Date: 17 September 2021, 13:00 – 15:00

13:00 – 13:10
Laurence Anthony, CELESE Director

Research Presentations

13:10 – 13:35
Research on teaching methods and classroom management
Stephen Jennings and David Gann

Abstract: This study considers the factors that contributed to research on teaching methods and classroom management through the Moodle Learning Management System. The study describes a pilot project in curriculum renewal that responds to external, institutional and classroom-level needs using an Action Research approach. Seven sets of online materials were implemented in the first semester of 2021. Data analysis was undertaken using a questionnaire answered by 355 respondents. Quantitative data was analysed in nine of the ten questions, while qualitative data from one question was analysed with a theme analysis. Findings show that a majority of students indicate that the materials they encountered were effective in helping them to notice and improve their active use of the discourse markers necessary to communicate in English writing in a more coherent manner.


13:40 – 14:05
The development of the writing skills of CELESE students
Chris Sheppard

Abstract: This presentation examines the development of writing skills of students throughout the undergraduate CELESE program. After introducing the some of the concepts behind the design of the writing program, the changes in the complexity and accuracy of written outputs in Academic Lecture Comprehension, Concept Building and Discussion, and Technical Writing are compared, and the results are discussed in terms of the goals of the program.

Teaching Approaches

14:10 – 14:25
Rethinking context for referencing in science and engineering class
Rieko Sawyer

Abstract: Although over 10% of the CBD grade is based on referencing, most students do not understand its larger context within their future Communities of Practice (Wenger 1998).

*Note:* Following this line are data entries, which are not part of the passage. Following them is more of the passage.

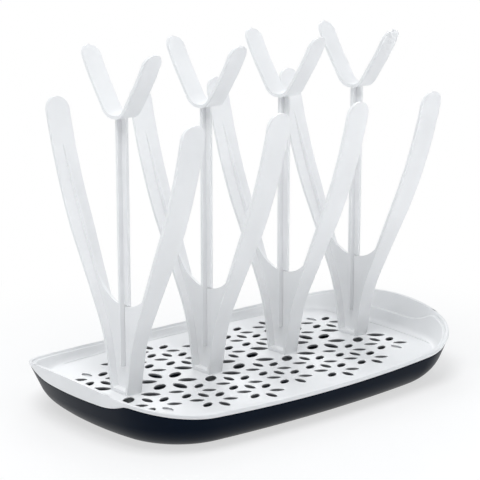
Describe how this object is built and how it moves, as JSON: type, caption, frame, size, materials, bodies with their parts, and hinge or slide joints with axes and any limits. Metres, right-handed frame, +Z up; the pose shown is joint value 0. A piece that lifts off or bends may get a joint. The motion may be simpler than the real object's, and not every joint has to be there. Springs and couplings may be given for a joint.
{
  "type": "bottle drying rack",
  "caption": "Bottle drying rack: a row of plug-in forked supports on a perforated drain tray that lies in a deep drip tray with rounded edges.",
  "frame": {"origin": "middle of the footprint, on the surface the rack stands on", "axes": "+X along the row of supports, +Y to the back, +Z up"},
  "size_m": [0.354, 0.2096, 0.2855],
  "materials": {
    "white_plastic": "satin",
    "navy_plastic": "satin"
  },
  "bodies": {
    "root": {"drip_tray": "navy_plastic", "drain_tray": "white_plastic", "support_arms_1": "white_plastic", "support_arms_2": "white_plastic", "support_arms_3": "white_plastic", "support_arms_4": "white_plastic", "support_mast_1": "white_plastic", "support_mast_2": "white_plastic", "support_mast_3": "white_plastic", "support_mast_4": "white_plastic"}
  },
  "joints": []
}
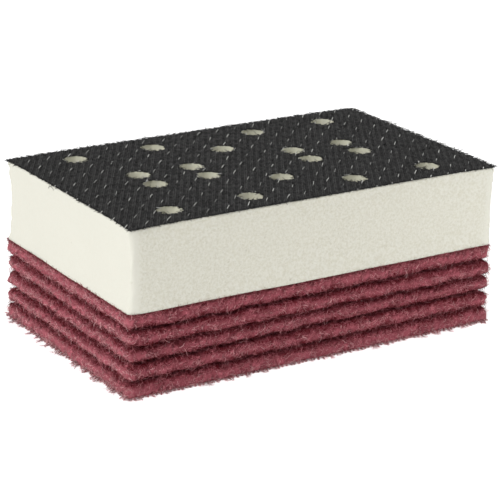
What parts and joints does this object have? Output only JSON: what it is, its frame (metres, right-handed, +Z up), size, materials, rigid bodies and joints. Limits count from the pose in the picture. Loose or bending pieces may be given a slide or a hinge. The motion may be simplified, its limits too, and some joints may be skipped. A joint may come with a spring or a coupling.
{
  "type": "sanding block",
  "caption": "Soft foam hand sanding block with a black hook facing and through dust holes, standing on loose maroon abrasive fleece pads that lift off one by one.",
  "frame": {"origin": "on the supporting surface, under the centre of the stack", "axes": "+X along the long side, +Y along the short side, +Z up through the hook face"},
  "size_m": [0.1333, 0.0803, 0.0534],
  "materials": {
    "fleece": "open maroon abrasive fleece, matt and fibrous",
    "foam": "soft white foam with fine pores",
    "adhesive": "dull, dried adhesive",
    "facing_cloth": "black knitted cloth with low nylon hooks",
    "stitch": "pale grey tie stitches"
  },
  "bodies": {
    "fleece_pad_1": {"fleece_pad_1": "fleece"},
    "fleece_pad_2": {"fleece_pad_2": "fleece"},
    "fleece_pad_3": {"fleece_pad_3": "fleece"},
    "fleece_pad_4": {"fleece_pad_4": "fleece"},
    "fleece_pad_5": {"fleece_pad_5": "fleece"},
    "block": {"foam_core": "foam", "facing_adhesive": "adhesive", "facing_cloth": "facing_cloth", "tie_stitches": "stitch"}
  },
  "joints": [
    {"name": "fleece_pad_2_lift", "type": "slide", "parent": "fleece_pad_1", "child": "fleece_pad_2", "axis": [0, 0, 1], "range_m": [0, 0.04]},
    {"name": "fleece_pad_3_lift", "type": "slide", "parent": "fleece_pad_2", "child": "fleece_pad_3", "axis": [0, 0, 1], "range_m": [0, 0.04]},
    {"name": "fleece_pad_4_lift", "type": "slide", "parent": "fleece_pad_3", "child": "fleece_pad_4", "axis": [0, 0, 1], "range_m": [0, 0.04]},
    {"name": "fleece_pad_5_lift", "type": "slide", "parent": "fleece_pad_4", "child": "fleece_pad_5", "axis": [0, 0, 1], "range_m": [0, 0.04]},
    {"name": "block_lift", "type": "slide", "parent": "fleece_pad_5", "child": "block", "axis": [0, 0, 1], "range_m": [0, 0.04]}
  ]
}
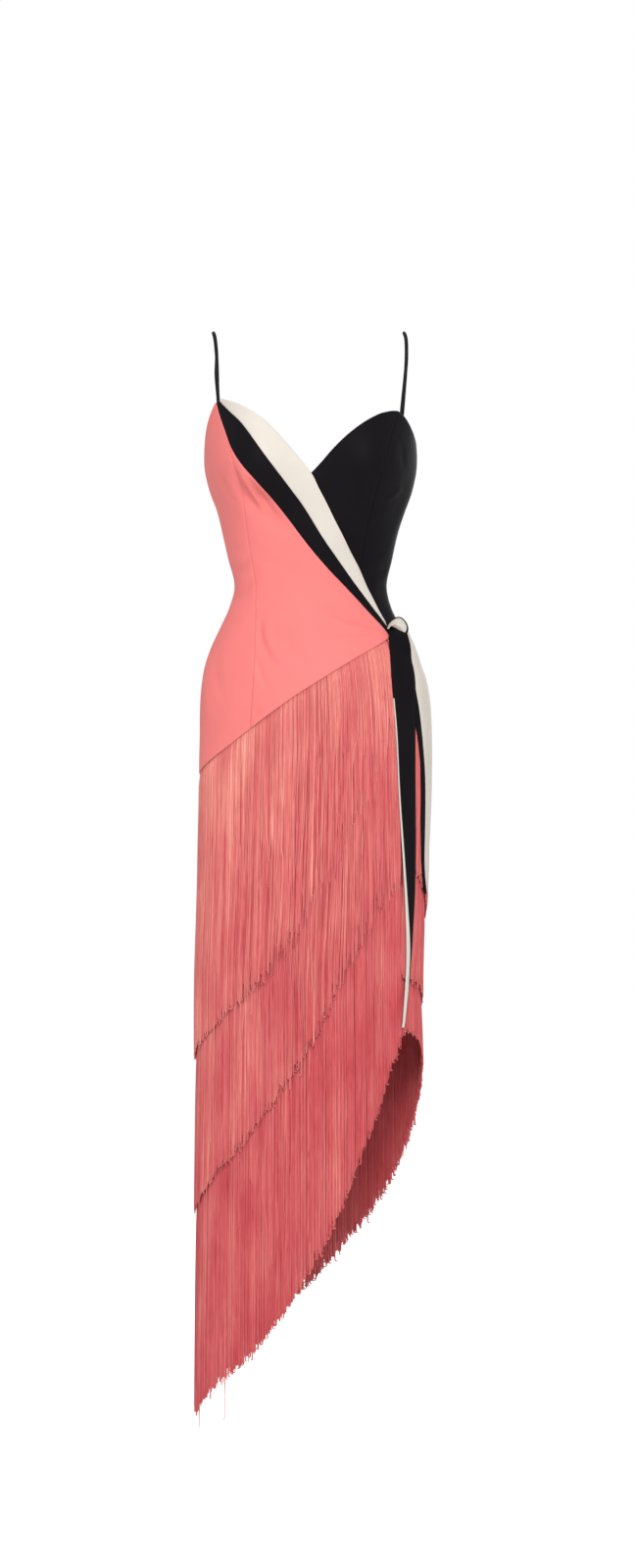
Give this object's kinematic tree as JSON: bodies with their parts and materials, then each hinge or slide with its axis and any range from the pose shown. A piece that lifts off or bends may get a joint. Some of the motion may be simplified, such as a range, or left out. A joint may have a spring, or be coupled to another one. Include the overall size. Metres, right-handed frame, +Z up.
{
  "type": "flapper dress",
  "caption": "Sleeveless wrap evening dress with contrast bands tied at the left hip, thin shoulder straps and a slanting tiered fringe skirt.",
  "frame": {"origin": "midway between the tops of the two shoulder straps, where the wearer's shoulders hold the dress", "axes": "+Z up, +X towards the wearer's left (the viewer's right from the front), -Y to the front"},
  "size_m": [0.3164, 0.2487, 1.4363],
  "materials": {
    "coral_cloth": "satin-backed crepe, soft sheen",
    "fringe_cord": "fine looped fringe cord, semi-matt",
    "black_cloth": "satin-backed crepe, soft sheen",
    "ivory_cloth": "satin-backed crepe, soft sheen",
    "strap_cord": "turned cloth tube, soft sheen"
  },
  "bodies": {
    "root": {"front_right_side": "coral_cloth", "front_right_wrap": "coral_cloth", "wrap_band_black": "black_cloth", "wrap_band_ivory": "ivory_cloth", "front_left_cup": "black_cloth", "front_left_side": "black_cloth", "back_left": "black_cloth", "back_right": "coral_cloth", "underskirt_front": "coral_cloth", "underskirt_left": "coral_cloth", "fringe_1_front": "fringe_cord", "fringe_1_back": "fringe_cord", "fringe_2_front": "fringe_cord", "fringe_2_back": "fringe_cord", "fringe_3_front": "fringe_cord", "fringe_3_back": "fringe_cord", "sash_knot": "ivory_cloth", "sash_tail_long": "black_cloth", "sash_tail_short": "ivory_cloth", "strap_right": "strap_cord", "strap_left": "strap_cord"}
  },
  "joints": []
}
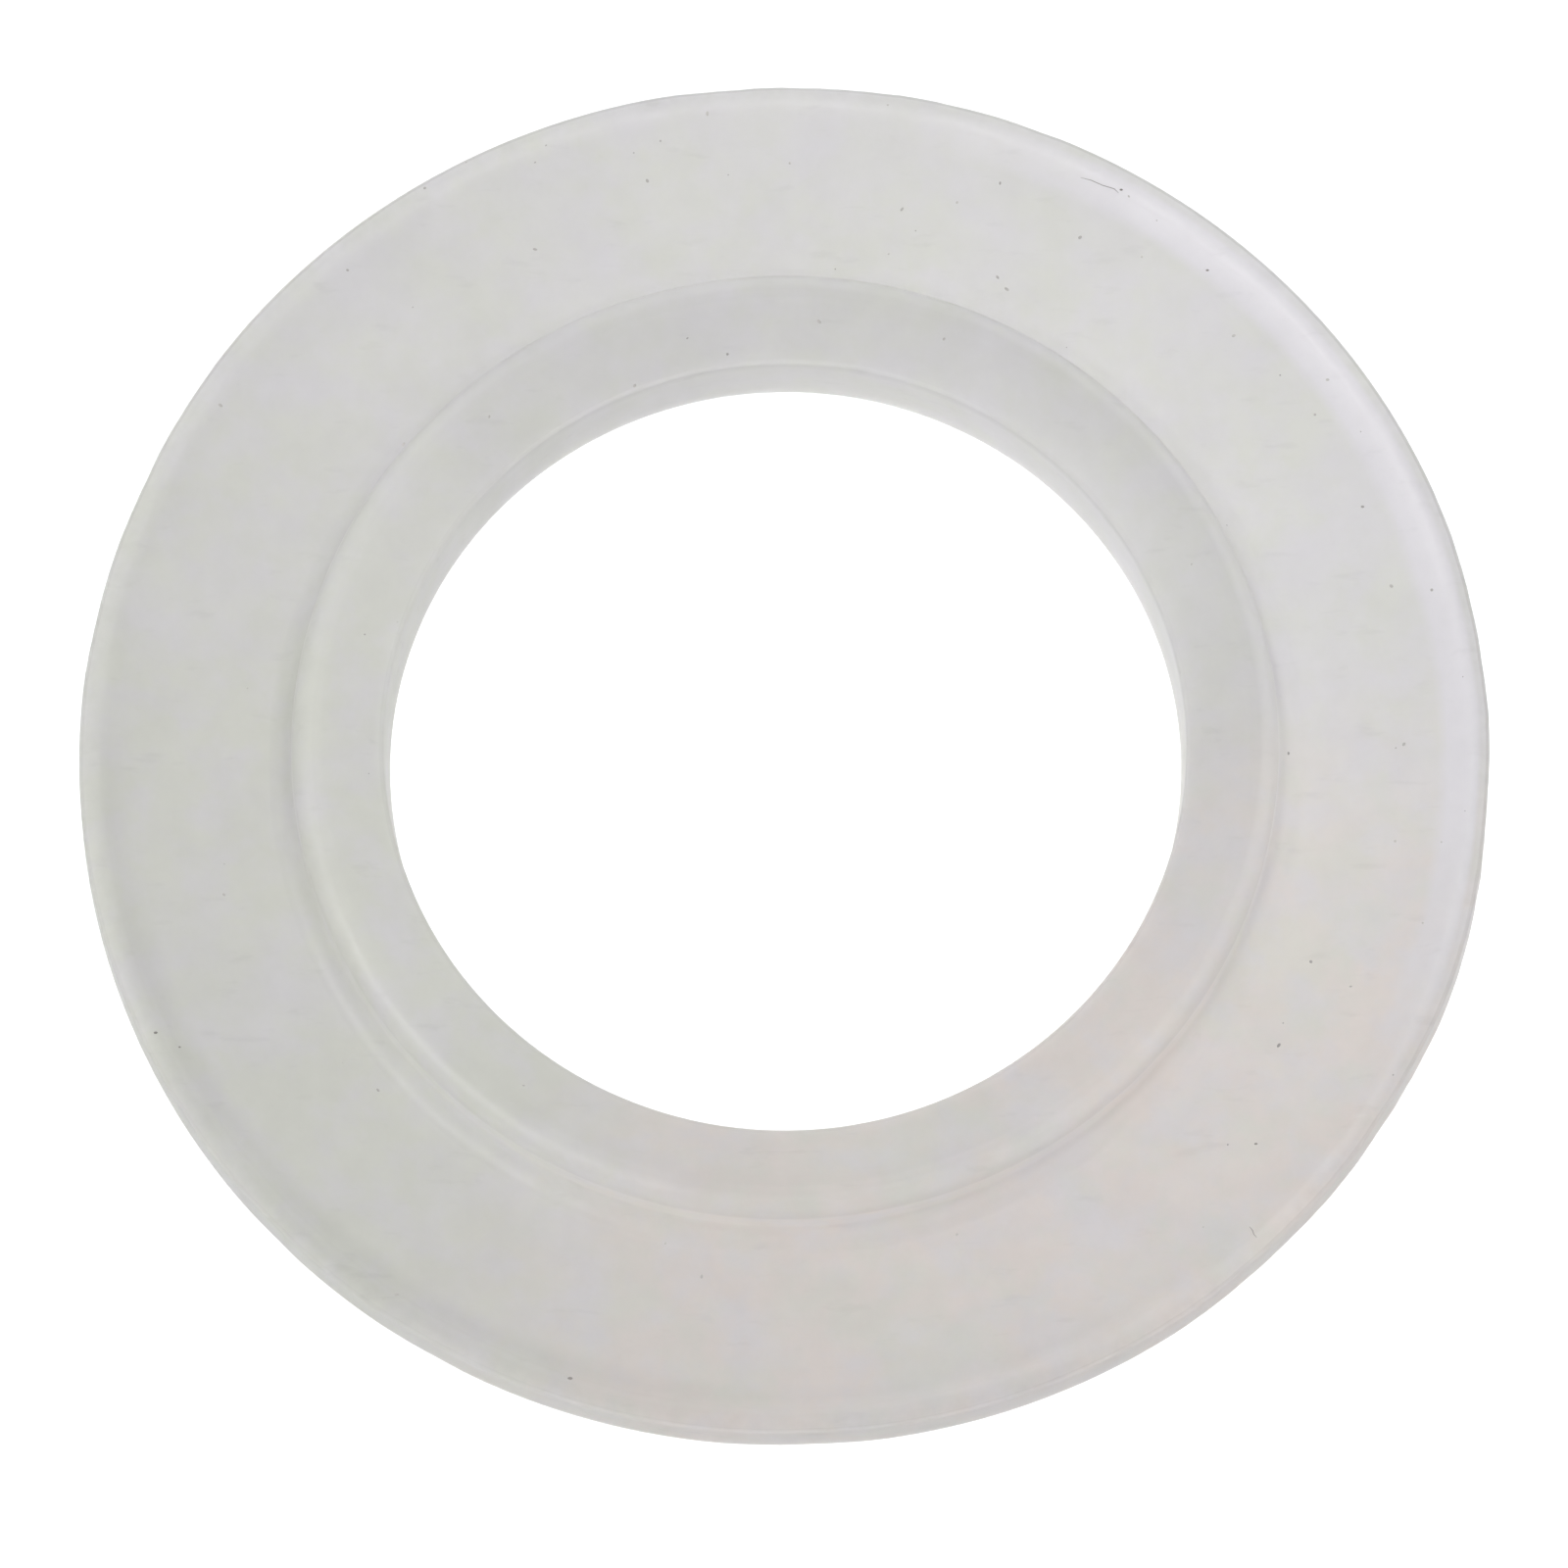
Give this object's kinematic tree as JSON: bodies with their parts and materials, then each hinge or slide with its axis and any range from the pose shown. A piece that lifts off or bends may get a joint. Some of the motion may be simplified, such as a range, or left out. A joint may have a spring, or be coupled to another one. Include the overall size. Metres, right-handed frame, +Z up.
{
  "type": "basin plug washer",
  "caption": "Soft round sealing washer with a raised hub round its bore and a wide, dished flange whose edge turns up to a low crest.",
  "frame": {"origin": "centre of the flat underside, on the bore's axis", "axes": "+Z up along the bore's axis, from the underside towards the hub's top; the ring is round, so +X and +Y are free"},
  "size_m": [0.06, 0.06, 0.0042],
  "materials": {
    "silicone": "milky translucent silicone, satin"
  },
  "bodies": {
    "root": {"plug_washer": "silicone"}
  },
  "joints": []
}
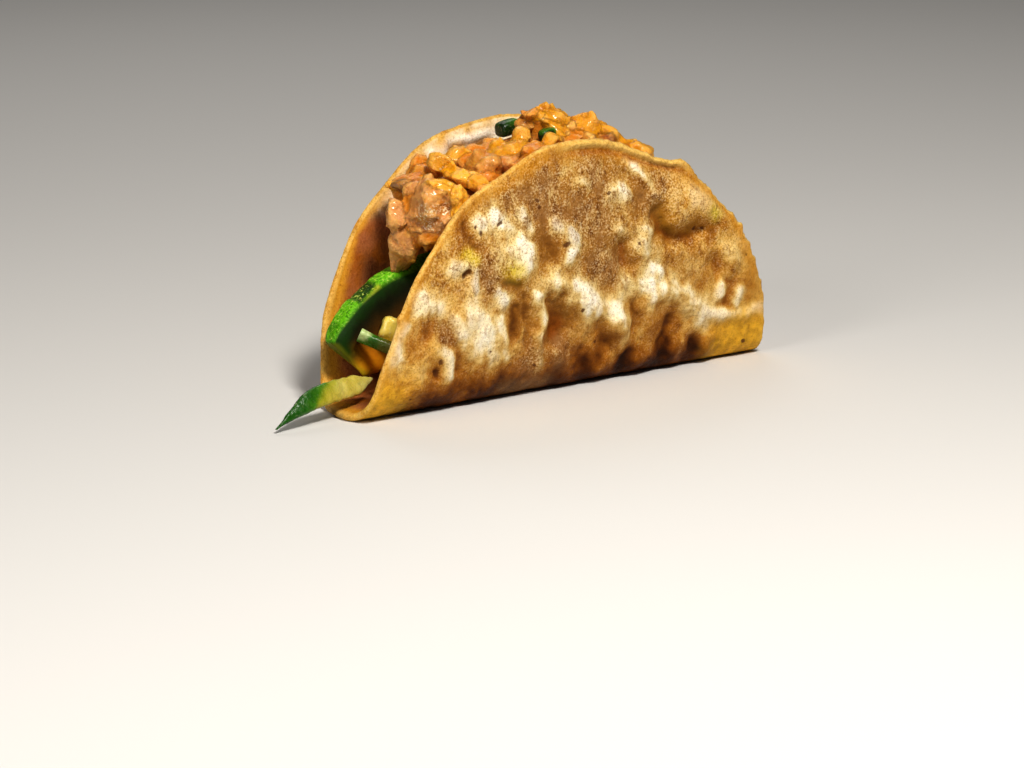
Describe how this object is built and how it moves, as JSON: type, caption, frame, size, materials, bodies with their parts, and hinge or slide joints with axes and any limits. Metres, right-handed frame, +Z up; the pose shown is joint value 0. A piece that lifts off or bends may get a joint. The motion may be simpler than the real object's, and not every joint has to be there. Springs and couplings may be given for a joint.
{
  "type": "taco",
  "caption": "Soft corn tortilla folded round flaked fish in cream with an avocado slice and green chilli, standing on its fold.",
  "frame": {"origin": "on the flat foot under the fold, half way along the tortilla", "axes": "+Z up, +X along the fold away from the end with the long chilli strip, +Y towards the wall that leans out more"},
  "size_m": [0.1339, 0.0412, 0.0598],
  "materials": {
    "toasted_corn": "dry griddled corn dough, golden with grey-brown toasting, blistered and wrinkled",
    "fish_in_cream": "moist flaked fish in an orange cream, glossy",
    "avocado_flesh": "ripe avocado, bright green back shading to yellow-brown, moist",
    "green_chilli": "glossy dark green skin over pale yellow-green flesh",
    "onion": "pale yellow diced onion, moist"
  },
  "bodies": {
    "root": {"tortilla": "toasted_corn", "filling": "fish_in_cream", "avocado_slice": "avocado_flesh", "chilli_strip_long": "green_chilli", "chilli_strip_short": "green_chilli", "chilli_bit_a": "green_chilli", "chilli_bit_b": "green_chilli", "onion_piece": "onion"}
  },
  "joints": []
}
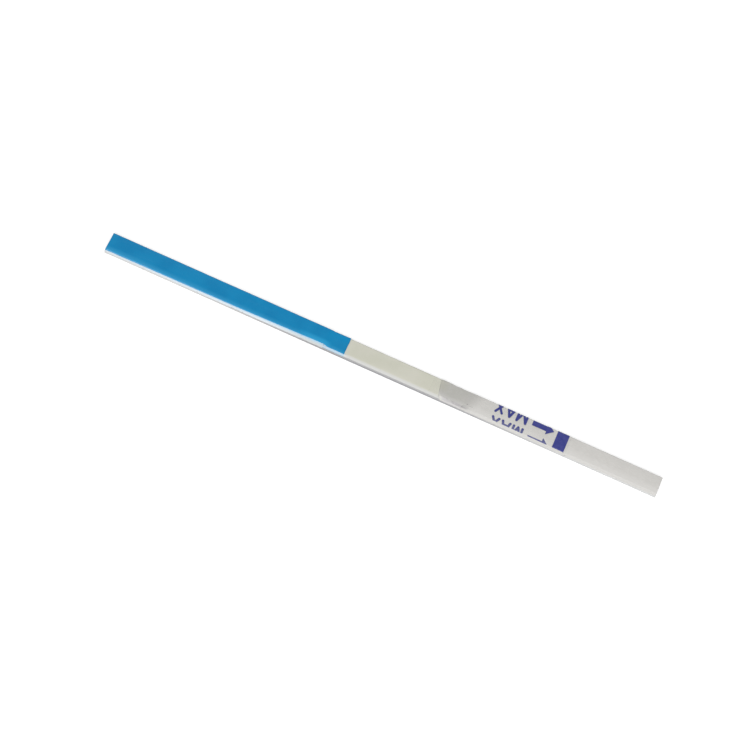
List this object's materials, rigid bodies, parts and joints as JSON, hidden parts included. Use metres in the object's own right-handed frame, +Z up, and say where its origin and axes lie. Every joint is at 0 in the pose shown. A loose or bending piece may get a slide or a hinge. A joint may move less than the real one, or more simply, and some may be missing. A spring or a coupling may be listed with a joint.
{
  "type": "lateral flow test strip",
  "caption": "Narrow laminated paper test strip lying face up: handle tape, membrane window and sample pad on a plastic card.",
  "frame": {"origin": "under the middle of the strip, on the surface it lies on", "axes": "+X along the strip from the handle end to the sample end, +Z up out of the laminated face, Y across the strip"},
  "size_m": [0.08, 0.003, 0.0009],
  "materials": {
    "card": "satin white",
    "membrane": "matte, finely porous, off-white",
    "absorbent": "matte pressed cellulose",
    "conjugate": "matte glass fibre, dyed grey",
    "sample": "matte cellulose paper",
    "handle_film": "satin blue film",
    "clear_film": "clear satin film with a printed mark"
  },
  "bodies": {
    "root": {"backing_card": "card", "nitrocellulose_membrane": "membrane", "absorbent_pad": "absorbent", "conjugate_pad": "conjugate", "sample_pad": "sample", "handle_tape": "handle_film", "limit_tape": "clear_film"}
  },
  "joints": []
}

This presentation suggests inductive learning to open the “black box”, promoting students’ understanding of the contextual meanings of referencing in their scientific community.


14:30 – 14:45
An effect of individualized students’ reflection to keep their motivation
Ayaka Sugawara

Abstract: In on-demand and/or no-video Zoom classes, some of the difficulties for teachers include assessing students’ understanding during the class and keeping their motivation. I will present the individualized reflection sheet (“Daifuku-cho” (Oda 1995)), which can be easily created using Moodle’s “Forum,” to partly alleviate the above concerns. Several examples of student-teacher correspondence will also be presented.